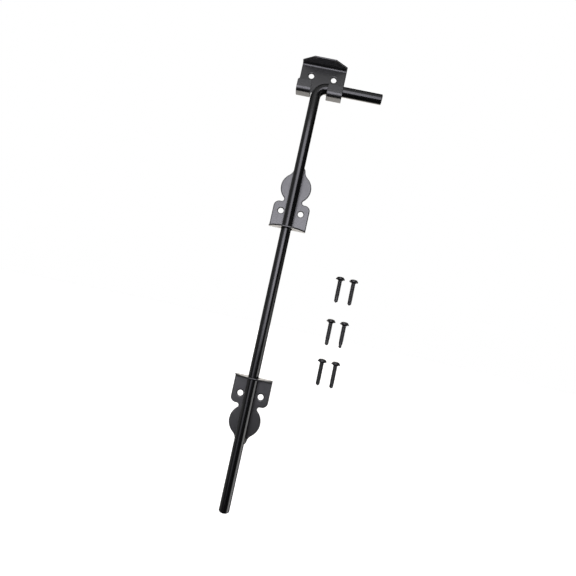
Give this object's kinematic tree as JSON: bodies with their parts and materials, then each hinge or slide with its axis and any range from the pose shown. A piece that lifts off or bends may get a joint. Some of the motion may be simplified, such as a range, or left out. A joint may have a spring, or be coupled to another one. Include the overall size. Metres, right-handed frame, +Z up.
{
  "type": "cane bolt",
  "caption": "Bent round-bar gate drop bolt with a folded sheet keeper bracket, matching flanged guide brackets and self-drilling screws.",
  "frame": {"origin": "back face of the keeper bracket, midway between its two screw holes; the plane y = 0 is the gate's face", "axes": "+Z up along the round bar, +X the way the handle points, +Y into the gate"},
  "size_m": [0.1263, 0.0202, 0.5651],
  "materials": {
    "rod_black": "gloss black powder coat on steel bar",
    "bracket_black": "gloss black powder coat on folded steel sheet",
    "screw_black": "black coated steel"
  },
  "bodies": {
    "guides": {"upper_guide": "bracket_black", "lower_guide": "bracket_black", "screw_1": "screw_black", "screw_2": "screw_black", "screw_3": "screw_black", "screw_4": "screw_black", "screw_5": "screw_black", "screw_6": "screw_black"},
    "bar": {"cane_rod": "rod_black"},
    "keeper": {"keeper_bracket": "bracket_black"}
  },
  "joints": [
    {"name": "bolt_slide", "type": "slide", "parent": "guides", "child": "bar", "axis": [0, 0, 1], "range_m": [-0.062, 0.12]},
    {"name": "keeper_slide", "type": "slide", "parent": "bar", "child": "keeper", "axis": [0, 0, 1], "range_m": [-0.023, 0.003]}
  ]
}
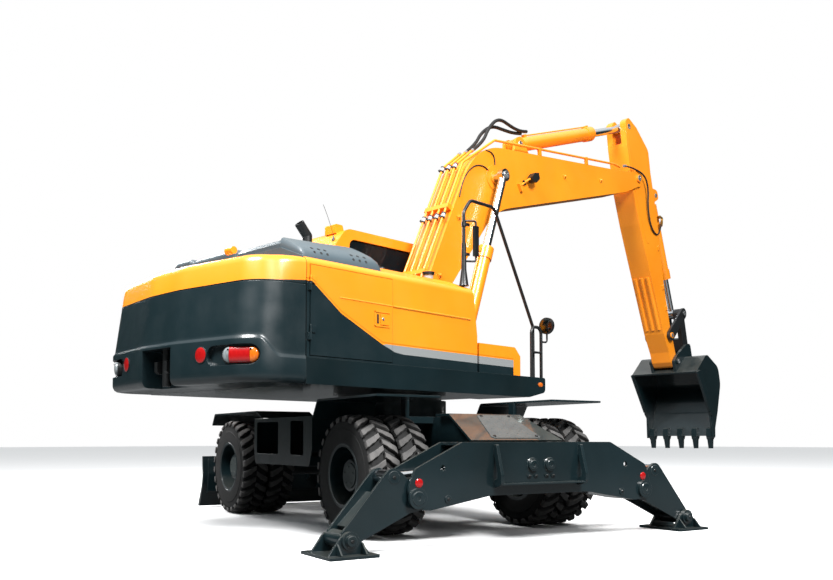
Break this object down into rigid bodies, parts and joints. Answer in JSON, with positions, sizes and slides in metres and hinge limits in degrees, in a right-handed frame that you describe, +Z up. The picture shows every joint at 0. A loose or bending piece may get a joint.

****************

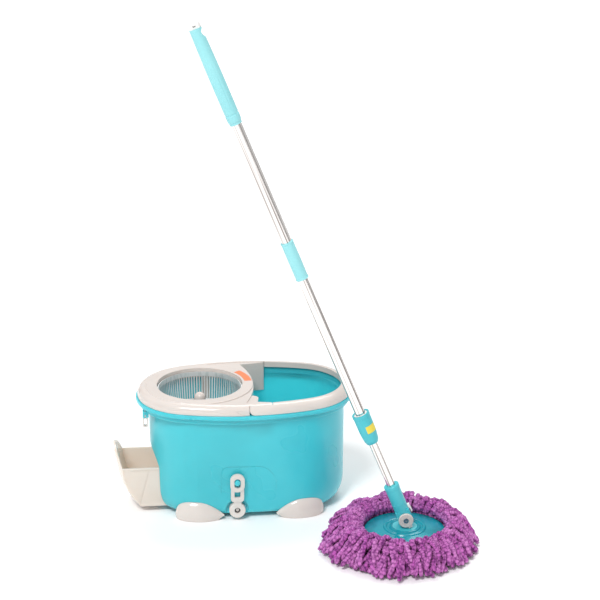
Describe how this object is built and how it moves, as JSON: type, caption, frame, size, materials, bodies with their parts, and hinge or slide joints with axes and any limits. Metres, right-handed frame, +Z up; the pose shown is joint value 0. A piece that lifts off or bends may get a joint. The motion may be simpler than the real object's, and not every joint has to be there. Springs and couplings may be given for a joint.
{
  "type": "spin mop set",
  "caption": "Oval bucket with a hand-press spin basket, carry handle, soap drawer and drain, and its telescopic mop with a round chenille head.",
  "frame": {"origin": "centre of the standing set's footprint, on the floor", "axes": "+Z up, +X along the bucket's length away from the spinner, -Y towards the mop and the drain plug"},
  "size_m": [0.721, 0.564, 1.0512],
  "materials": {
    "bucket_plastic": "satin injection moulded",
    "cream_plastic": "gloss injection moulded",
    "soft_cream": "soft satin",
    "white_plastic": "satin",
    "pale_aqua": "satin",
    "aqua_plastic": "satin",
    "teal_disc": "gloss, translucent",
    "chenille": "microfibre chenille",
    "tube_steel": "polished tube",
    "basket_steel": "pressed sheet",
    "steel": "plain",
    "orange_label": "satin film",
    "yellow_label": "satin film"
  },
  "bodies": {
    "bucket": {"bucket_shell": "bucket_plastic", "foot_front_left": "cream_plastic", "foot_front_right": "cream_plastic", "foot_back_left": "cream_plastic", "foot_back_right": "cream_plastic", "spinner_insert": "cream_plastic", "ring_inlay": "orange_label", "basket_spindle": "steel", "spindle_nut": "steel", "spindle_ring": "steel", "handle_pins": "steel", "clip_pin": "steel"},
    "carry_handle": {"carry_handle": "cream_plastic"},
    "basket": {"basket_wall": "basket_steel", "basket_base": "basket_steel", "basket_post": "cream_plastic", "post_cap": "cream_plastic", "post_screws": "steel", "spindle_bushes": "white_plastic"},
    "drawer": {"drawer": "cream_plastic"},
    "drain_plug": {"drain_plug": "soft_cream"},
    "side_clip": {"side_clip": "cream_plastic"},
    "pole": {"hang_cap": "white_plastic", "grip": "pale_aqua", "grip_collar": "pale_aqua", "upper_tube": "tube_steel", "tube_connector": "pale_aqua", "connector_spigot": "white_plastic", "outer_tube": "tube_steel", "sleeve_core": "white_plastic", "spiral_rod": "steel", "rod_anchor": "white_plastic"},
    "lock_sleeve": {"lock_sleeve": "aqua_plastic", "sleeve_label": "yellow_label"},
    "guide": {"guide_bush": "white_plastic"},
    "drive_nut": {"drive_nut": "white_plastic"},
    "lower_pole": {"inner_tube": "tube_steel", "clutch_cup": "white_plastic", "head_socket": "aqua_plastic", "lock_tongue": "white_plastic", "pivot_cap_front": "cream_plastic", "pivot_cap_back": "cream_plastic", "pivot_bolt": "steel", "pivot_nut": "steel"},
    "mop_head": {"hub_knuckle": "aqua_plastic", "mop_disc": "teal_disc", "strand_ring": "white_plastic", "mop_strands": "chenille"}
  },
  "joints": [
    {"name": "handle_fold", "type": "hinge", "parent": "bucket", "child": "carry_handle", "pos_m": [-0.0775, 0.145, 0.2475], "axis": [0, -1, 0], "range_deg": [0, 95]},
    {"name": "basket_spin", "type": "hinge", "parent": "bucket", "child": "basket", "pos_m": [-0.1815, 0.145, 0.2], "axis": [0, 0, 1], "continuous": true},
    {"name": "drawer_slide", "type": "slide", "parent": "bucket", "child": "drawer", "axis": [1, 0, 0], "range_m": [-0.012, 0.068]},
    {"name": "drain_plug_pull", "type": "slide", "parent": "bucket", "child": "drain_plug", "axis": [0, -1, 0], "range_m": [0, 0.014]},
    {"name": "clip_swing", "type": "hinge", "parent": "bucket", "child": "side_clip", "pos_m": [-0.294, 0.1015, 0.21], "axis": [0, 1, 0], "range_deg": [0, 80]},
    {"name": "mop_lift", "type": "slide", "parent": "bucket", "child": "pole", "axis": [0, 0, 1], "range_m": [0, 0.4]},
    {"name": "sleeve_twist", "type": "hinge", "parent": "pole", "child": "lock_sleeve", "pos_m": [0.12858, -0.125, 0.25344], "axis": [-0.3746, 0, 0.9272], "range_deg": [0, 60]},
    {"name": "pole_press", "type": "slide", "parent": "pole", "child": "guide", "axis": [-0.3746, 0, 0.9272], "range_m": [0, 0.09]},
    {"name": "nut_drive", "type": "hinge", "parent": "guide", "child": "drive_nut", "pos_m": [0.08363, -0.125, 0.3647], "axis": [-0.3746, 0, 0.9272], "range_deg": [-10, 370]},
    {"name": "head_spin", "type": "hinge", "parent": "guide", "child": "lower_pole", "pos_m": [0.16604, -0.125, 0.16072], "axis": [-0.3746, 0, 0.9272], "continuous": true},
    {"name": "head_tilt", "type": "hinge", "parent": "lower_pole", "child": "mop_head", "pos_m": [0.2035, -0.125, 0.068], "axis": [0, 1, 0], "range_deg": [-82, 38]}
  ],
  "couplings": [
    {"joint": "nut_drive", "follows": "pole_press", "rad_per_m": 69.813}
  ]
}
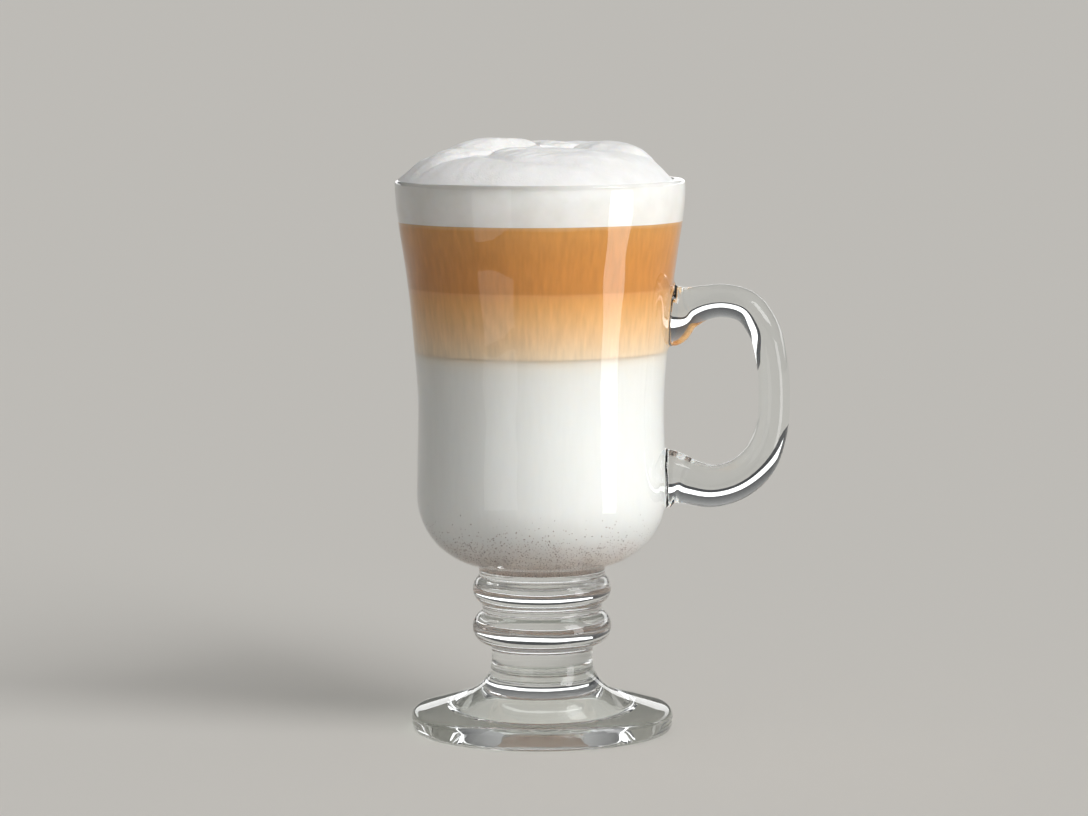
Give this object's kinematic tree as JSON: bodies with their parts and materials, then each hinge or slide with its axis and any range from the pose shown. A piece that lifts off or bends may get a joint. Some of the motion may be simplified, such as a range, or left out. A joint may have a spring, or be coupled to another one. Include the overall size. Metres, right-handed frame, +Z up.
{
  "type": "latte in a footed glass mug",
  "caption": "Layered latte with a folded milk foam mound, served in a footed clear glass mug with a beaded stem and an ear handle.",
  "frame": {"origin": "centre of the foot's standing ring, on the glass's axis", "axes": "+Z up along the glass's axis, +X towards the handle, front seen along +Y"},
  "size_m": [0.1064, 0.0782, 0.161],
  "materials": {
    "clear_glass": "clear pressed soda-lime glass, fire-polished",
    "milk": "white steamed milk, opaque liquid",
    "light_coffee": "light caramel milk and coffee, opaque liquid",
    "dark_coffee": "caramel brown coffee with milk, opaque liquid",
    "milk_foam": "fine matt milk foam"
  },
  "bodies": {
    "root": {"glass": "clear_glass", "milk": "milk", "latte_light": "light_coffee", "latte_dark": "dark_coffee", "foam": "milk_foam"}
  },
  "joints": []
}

****************

TO DO:
Return each line in the records that holds the string "joints".

RESPONSE TO THIS EXERCISE:
  "joints": [
Break this object down into rigid bodies, parts and joints. Answer in JSON, with positions, sizes and slides in metres and hinge limits in degrees, in a right-handed frame that you describe, +Z up. The picture shows every joint at 0. A loose or bending piece may get a joint.
Describe how this object is built and how it moves, as JSON: type, caption, frame, size, materials, bodies with their parts, and hinge or slide joints with axes and any limits. Metres, right-handed frame, +Z up; the pose shown is joint value 0. A piece that lifts off or bends may get a joint. The motion may be simpler than the real object's, and not every joint has to be there. Springs and couplings may be given for a joint.
  "joints": [
  "joints": []